EXERCISE DIRECTIONS
The material below holds a span beginning at the line with "for (corner = CORNERS)" and ending at the line with "bpy.data.objects.remove(obj)". Quote that span exactly, both ends included, and only that span.

--- Start of PROVIDED DATA ---

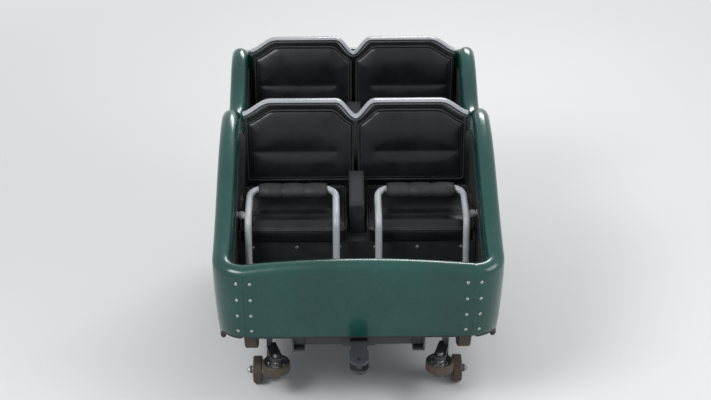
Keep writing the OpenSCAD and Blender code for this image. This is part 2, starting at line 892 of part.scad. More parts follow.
color("slategray") chassis_frame();
color("darkslategray") front_coupling();
color("darkslategray") drawbar();
color("darkslategray") chain_dog();
color("dimgray") floor_pan();
color("teal") left_side();
color("teal") mirror([1, 0, 0]) left_side();  // right_side
color("teal") nose_panel();
color("teal") tail_panel();
color("slategray") axle_beam(-1);  // front_axle_beam
color("slategray") axle_beam(1);  // rear_axle_beam
for (row = ROWS)
    translate([0, row[1], 0]) {
        color("dimgray") seat_base();
        color("silver") seat_back();
        color("dimgray") divider();
    }
for (corner = CORNERS)
    at_corner(corner) {
        color("gray") wheel_carrier();
        color("orange") road_wheel();
        color("orange") guide_wheel();
        color("orange") upstop_wheel();
    }
for (seat = SEATS)
    at_seat(seat) {
        color("black") cushion();
        color("black") back_pad();
    }
for (seat = SEATS)
    translate([seat[1] * seat_x, seat[2], 0])
    color("lightgray")
    lap_bar(seat[1]);
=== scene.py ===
import json
import math

import bmesh
import bpy
from mathutils import Matrix, Vector
from mathutils.bvhtree import BVHTree


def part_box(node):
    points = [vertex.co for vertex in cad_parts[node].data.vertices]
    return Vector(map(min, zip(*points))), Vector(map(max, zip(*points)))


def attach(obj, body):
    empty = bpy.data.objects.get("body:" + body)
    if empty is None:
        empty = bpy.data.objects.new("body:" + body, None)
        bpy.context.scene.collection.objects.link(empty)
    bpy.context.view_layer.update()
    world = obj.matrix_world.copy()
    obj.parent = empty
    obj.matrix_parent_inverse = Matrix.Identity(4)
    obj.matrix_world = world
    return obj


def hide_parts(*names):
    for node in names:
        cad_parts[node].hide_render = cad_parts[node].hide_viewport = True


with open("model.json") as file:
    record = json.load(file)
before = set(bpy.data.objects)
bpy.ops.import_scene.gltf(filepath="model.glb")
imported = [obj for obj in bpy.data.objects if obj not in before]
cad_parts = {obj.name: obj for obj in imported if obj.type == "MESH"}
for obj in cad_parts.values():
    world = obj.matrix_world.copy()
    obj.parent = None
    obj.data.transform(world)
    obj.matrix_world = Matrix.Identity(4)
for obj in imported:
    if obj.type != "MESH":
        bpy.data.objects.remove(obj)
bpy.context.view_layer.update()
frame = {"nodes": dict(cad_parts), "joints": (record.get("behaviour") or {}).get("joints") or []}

# Names of the record. A corner's name serves its wheels, and the seat nearest to it.
BODY = "car"
JOINTS = {joint["name"]: joint for joint in frame["joints"]}
ROWS = ["front", "rear"]
CORNERS = [row + "_" + side for row in ROWS for side in ("left", "right")]
WHEELS = ["road", "guide", "upstop"]
SIDES = [(1, "left_side"), (-1, "right_side")]


def side_of(corner):
    """1 on the car's left, which is at +X, and -1 on its right."""
    return -1 if corner.endswith("right") else 1


def row_of(corner):
    return corner.split("_")[0]


def hinge_of(corner):
    """The middle of the axis that a lap bar turns about."""
    return JOINTS[corner + "_lap_bar_lift"]["pos_m"]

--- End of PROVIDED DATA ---

ANSWER FOR THIS EXERCISE
for (corner = CORNERS)
    at_corner(corner) {
        color("gray") wheel_carrier();
        color("orange") road_wheel();
        color("orange") guide_wheel();
        color("orange") upstop_wheel();
    }
for (seat = SEATS)
    at_seat(seat) {
        color("black") cushion();
        color("black") back_pad();
    }
for (seat = SEATS)
    translate([seat[1] * seat_x, seat[2], 0])
    color("lightgray")
    lap_bar(seat[1]);
=== scene.py ===
import json
import math

import bmesh
import bpy
from mathutils import Matrix, Vector
from mathutils.bvhtree import BVHTree


def part_box(node):
    points = [vertex.co for vertex in cad_parts[node].data.vertices]
    return Vector(map(min, zip(*points))), Vector(map(max, zip(*points)))


def attach(obj, body):
    empty = bpy.data.objects.get("body:" + body)
    if empty is None:
        empty = bpy.data.objects.new("body:" + body, None)
        bpy.context.scene.collection.objects.link(empty)
    bpy.context.view_layer.update()
    world = obj.matrix_world.copy()
    obj.parent = empty
    obj.matrix_parent_inverse = Matrix.Identity(4)
    obj.matrix_world = world
    return obj


def hide_parts(*names):
    for node in names:
        cad_parts[node].hide_render = cad_parts[node].hide_viewport = True


with open("model.json") as file:
    record = json.load(file)
before = set(bpy.data.objects)
bpy.ops.import_scene.gltf(filepath="model.glb")
imported = [obj for obj in bpy.data.objects if obj not in before]
cad_parts = {obj.name: obj for obj in imported if obj.type == "MESH"}
for obj in cad_parts.values():
    world = obj.matrix_world.copy()
    obj.parent = None
    obj.data.transform(world)
    obj.matrix_world = Matrix.Identity(4)
for obj in imported:
    if obj.type != "MESH":
        bpy.data.objects.remove(obj)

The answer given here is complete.